PROBLEM TO WORK ON = In the records below, find each line containing the word "type" and copy it.

Items listed in a dataset =
◇ ◇ ◇

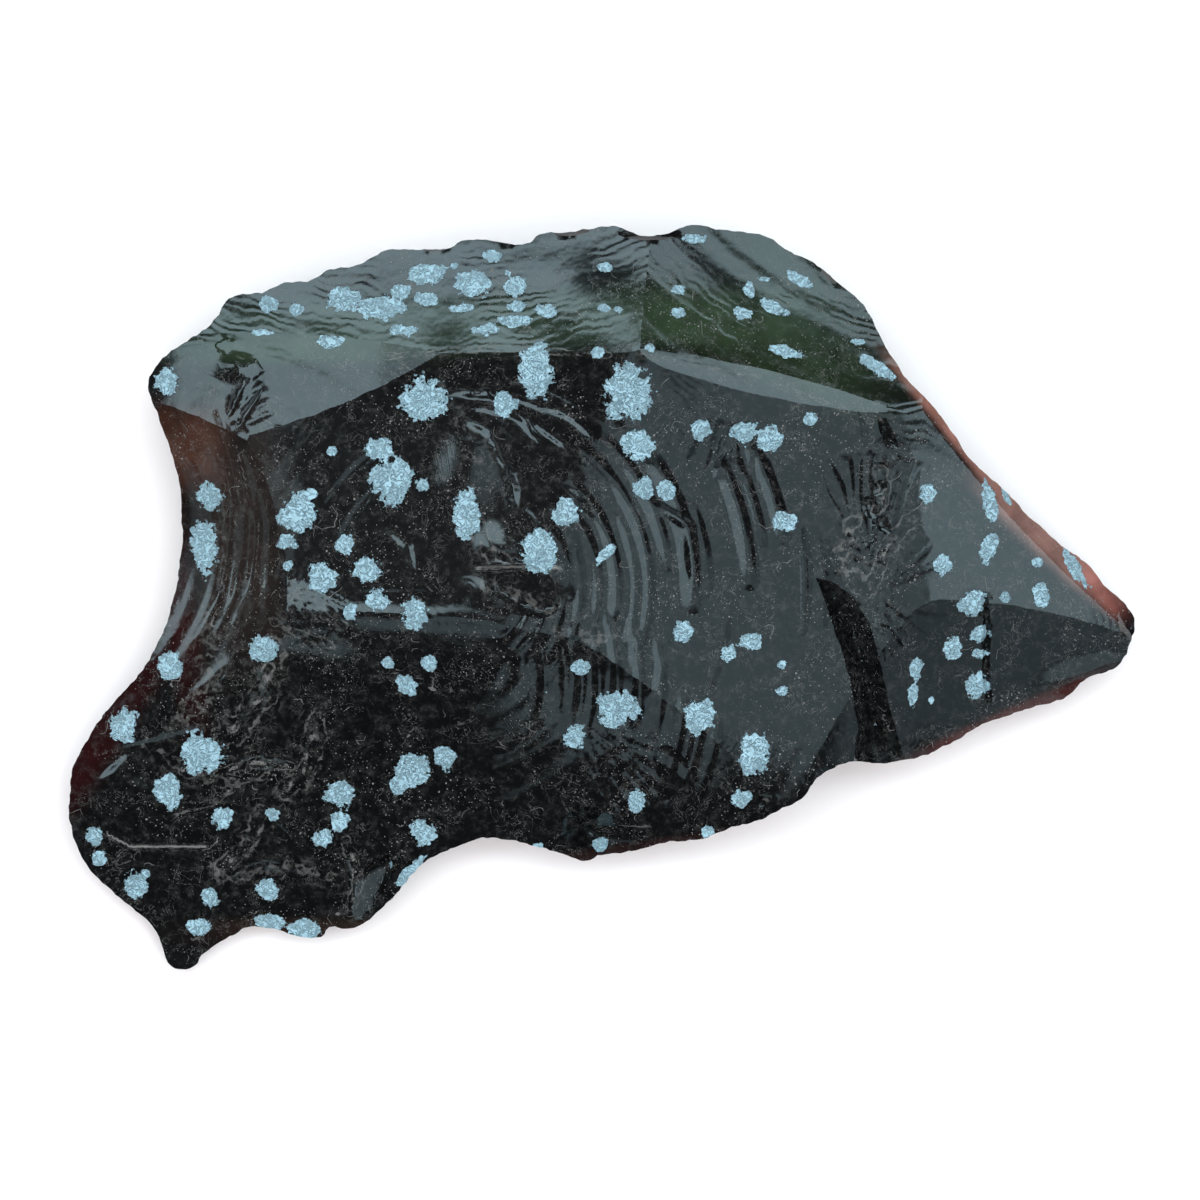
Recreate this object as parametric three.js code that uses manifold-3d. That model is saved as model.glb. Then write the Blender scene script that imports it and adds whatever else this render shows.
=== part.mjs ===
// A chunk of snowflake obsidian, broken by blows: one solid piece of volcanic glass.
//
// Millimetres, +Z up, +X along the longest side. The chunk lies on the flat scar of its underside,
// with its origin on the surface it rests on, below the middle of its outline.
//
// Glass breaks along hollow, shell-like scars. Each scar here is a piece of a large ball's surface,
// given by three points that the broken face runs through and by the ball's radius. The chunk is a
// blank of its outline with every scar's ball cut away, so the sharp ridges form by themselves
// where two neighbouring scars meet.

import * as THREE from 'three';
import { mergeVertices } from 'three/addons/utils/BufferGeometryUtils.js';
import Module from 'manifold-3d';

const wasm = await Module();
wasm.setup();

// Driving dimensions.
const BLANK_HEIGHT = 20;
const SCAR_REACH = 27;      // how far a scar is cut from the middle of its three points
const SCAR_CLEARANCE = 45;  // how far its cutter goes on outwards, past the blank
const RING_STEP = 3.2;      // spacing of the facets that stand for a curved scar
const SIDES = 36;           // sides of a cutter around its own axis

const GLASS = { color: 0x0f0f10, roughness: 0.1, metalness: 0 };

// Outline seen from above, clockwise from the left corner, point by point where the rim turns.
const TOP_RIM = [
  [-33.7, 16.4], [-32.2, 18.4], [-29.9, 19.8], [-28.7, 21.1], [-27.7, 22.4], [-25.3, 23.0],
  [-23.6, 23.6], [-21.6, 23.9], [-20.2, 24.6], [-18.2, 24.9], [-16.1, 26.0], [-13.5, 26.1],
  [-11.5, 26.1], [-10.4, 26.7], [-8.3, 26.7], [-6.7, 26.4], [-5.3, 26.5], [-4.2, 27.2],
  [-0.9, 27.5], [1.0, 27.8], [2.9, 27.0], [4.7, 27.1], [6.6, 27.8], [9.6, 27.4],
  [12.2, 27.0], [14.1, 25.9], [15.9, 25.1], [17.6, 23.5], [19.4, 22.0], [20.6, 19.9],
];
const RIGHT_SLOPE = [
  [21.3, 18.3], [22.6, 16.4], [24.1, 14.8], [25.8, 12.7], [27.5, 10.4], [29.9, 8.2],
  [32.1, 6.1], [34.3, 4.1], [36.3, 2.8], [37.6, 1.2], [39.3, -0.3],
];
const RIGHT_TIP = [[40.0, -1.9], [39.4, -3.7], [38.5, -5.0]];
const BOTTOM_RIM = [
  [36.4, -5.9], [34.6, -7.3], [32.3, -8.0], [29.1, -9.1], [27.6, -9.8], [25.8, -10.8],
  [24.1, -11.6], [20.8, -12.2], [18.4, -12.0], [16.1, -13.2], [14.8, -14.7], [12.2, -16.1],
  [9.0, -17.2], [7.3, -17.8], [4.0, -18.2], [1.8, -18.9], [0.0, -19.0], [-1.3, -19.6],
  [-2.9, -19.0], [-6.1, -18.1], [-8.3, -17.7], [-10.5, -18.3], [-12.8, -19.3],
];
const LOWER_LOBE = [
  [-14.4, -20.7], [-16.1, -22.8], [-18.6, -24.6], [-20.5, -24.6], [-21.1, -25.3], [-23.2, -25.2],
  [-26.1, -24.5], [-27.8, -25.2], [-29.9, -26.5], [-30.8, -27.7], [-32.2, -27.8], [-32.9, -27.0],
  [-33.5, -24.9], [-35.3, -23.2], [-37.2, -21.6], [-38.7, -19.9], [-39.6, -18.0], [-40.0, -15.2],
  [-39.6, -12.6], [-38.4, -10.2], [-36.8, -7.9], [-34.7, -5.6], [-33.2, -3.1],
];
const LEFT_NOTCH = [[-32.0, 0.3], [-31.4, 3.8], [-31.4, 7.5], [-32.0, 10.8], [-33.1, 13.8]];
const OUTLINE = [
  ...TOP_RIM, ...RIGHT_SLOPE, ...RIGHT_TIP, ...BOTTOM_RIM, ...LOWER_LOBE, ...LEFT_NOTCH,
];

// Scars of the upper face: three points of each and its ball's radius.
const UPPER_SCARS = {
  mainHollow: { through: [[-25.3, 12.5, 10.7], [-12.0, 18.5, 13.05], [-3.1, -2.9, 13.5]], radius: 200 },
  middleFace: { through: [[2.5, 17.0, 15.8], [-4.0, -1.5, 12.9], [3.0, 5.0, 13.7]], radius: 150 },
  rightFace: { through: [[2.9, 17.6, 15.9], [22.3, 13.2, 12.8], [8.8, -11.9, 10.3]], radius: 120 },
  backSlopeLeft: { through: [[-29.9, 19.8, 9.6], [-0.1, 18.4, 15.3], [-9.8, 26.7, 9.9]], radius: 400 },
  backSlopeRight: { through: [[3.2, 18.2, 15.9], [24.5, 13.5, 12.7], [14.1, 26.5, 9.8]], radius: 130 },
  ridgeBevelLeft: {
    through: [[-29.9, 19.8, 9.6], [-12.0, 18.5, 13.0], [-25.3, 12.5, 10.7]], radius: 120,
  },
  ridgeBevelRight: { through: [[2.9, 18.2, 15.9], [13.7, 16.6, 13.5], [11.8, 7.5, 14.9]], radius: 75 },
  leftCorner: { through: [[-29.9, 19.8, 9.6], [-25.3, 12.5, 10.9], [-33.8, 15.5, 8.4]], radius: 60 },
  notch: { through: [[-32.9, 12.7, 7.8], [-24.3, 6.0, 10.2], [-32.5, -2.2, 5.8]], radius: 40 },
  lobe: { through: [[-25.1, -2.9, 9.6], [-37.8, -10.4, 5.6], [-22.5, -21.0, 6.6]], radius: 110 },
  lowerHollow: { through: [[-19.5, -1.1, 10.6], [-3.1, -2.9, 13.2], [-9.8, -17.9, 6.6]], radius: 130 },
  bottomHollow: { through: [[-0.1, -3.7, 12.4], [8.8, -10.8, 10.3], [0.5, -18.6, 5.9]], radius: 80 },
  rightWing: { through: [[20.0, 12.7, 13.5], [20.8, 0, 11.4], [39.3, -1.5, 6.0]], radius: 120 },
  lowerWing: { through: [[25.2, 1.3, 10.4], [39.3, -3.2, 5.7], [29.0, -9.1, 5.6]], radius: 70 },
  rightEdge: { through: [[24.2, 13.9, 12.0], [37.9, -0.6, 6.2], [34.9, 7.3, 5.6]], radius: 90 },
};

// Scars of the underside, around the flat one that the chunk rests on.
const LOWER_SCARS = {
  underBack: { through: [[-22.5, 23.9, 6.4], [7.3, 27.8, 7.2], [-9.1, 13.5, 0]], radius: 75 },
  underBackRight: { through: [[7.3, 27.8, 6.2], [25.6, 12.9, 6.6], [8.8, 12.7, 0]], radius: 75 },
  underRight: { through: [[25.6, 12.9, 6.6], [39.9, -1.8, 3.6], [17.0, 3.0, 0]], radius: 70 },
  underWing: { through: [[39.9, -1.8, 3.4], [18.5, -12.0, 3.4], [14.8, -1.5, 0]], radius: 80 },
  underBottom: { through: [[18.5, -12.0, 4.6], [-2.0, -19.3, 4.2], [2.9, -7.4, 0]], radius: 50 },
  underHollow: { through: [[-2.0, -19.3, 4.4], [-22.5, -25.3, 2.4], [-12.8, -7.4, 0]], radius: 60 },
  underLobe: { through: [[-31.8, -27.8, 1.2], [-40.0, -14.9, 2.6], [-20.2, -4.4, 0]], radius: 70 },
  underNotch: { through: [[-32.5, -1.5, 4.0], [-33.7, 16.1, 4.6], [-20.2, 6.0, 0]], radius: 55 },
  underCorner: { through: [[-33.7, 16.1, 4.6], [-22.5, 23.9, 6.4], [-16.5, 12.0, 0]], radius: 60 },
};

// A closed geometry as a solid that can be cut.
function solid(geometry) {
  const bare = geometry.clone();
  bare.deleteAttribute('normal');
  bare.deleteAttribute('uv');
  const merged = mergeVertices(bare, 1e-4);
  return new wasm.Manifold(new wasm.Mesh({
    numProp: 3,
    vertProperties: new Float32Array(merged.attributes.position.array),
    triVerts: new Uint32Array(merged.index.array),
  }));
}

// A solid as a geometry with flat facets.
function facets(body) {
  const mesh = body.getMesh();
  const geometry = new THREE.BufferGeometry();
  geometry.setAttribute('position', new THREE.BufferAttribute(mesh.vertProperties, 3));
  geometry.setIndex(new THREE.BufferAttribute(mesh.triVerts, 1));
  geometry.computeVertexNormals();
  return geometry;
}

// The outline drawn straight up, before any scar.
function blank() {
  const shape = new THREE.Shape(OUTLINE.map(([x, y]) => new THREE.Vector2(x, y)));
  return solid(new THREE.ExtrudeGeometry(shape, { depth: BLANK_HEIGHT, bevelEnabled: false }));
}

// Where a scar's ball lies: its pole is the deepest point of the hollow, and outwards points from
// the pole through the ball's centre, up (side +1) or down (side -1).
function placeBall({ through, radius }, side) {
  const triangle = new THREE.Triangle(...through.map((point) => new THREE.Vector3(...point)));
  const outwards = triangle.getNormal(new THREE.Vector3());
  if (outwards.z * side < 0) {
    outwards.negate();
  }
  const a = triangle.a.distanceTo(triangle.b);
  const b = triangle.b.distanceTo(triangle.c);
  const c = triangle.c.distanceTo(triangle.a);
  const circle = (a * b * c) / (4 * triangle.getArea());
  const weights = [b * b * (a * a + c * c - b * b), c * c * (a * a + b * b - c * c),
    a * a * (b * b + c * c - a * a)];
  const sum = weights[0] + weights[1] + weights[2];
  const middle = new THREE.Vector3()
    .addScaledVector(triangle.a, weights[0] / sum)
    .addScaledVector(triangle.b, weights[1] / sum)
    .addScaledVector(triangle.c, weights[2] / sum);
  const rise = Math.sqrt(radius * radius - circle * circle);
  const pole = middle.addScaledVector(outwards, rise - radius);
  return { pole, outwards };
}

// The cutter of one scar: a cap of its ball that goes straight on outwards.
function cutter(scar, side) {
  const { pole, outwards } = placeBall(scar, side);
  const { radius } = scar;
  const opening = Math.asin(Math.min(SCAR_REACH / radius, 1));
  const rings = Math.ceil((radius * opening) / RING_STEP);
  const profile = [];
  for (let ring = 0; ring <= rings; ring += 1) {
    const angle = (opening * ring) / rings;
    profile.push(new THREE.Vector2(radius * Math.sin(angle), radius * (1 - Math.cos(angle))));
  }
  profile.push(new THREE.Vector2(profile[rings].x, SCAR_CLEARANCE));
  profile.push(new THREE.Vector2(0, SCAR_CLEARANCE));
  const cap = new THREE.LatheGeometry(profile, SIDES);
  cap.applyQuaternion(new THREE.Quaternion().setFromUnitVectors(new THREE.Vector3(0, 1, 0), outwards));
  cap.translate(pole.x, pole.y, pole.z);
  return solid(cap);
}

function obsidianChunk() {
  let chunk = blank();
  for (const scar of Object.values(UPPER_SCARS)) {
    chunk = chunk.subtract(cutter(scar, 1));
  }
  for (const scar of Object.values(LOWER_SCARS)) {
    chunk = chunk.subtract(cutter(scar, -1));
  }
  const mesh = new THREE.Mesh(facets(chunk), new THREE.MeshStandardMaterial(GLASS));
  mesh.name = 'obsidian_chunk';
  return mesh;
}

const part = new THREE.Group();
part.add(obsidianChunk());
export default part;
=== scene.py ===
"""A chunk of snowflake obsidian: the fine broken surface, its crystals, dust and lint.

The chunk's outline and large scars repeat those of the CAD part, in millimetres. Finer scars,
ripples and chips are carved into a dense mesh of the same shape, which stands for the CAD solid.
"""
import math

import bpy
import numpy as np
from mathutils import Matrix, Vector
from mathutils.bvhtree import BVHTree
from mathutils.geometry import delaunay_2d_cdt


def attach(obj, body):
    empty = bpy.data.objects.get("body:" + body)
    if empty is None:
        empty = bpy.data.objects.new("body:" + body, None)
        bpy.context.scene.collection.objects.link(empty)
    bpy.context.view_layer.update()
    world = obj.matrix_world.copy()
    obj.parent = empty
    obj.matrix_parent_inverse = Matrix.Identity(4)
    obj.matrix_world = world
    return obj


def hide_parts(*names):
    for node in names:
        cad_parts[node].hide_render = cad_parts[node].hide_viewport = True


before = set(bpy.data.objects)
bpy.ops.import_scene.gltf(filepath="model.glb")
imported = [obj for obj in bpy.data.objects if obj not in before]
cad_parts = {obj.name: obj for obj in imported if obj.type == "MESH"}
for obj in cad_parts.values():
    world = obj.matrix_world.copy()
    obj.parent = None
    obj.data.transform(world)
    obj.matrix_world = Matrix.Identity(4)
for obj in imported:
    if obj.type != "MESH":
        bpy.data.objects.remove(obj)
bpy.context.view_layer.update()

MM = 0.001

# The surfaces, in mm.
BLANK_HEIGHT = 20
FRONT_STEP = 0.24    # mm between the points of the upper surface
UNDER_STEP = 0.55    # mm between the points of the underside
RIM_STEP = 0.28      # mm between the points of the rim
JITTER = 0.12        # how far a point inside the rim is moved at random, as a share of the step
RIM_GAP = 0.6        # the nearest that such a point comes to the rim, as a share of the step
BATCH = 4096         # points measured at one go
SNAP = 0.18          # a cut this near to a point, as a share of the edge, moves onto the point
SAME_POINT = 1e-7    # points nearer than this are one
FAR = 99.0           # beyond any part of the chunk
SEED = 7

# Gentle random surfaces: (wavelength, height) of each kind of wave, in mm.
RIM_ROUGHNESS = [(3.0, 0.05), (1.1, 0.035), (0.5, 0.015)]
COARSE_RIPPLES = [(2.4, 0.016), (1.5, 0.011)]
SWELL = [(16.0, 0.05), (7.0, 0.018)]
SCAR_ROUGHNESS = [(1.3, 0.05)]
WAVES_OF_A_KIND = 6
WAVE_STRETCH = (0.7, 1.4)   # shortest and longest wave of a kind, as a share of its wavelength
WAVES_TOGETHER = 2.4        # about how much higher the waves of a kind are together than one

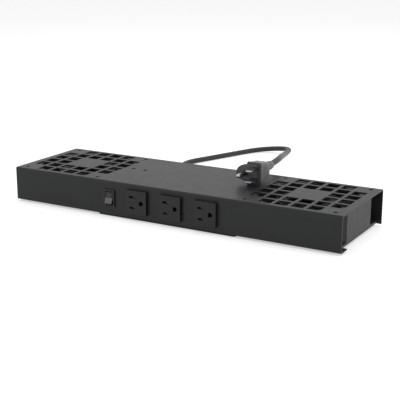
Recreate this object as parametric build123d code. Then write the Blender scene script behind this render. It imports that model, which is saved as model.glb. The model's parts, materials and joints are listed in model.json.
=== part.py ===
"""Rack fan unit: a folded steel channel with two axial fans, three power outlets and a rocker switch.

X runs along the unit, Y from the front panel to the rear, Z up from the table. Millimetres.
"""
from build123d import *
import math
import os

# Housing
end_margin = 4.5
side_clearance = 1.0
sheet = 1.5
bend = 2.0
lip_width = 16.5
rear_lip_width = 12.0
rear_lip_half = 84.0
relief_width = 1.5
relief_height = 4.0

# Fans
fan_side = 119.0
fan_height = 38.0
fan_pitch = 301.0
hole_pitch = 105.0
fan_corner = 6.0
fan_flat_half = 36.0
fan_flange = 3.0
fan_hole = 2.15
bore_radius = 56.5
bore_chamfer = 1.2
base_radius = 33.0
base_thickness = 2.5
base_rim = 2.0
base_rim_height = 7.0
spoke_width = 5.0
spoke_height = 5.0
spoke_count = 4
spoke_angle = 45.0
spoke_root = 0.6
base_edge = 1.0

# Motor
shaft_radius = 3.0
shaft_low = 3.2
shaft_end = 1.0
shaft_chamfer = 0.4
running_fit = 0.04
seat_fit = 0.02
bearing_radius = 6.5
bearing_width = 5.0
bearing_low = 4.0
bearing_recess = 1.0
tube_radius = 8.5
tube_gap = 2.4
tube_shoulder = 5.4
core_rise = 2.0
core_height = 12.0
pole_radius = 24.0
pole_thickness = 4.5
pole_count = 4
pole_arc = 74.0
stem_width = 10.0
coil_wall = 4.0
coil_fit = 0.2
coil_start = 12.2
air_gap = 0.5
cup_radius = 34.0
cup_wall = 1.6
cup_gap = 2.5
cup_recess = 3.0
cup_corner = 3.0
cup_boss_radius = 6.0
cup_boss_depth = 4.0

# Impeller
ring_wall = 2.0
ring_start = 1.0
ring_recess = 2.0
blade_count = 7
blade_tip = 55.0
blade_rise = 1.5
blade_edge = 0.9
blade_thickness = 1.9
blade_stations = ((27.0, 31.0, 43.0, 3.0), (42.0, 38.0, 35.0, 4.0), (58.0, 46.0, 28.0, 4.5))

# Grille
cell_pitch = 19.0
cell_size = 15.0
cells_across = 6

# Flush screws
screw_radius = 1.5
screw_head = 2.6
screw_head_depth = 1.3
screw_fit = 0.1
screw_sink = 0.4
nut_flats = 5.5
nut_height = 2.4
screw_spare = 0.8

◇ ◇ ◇

SOLVED EXERCISE =
cad_parts = {obj.name: obj for obj in imported if obj.type == "MESH"}
    if obj.type != "MESH":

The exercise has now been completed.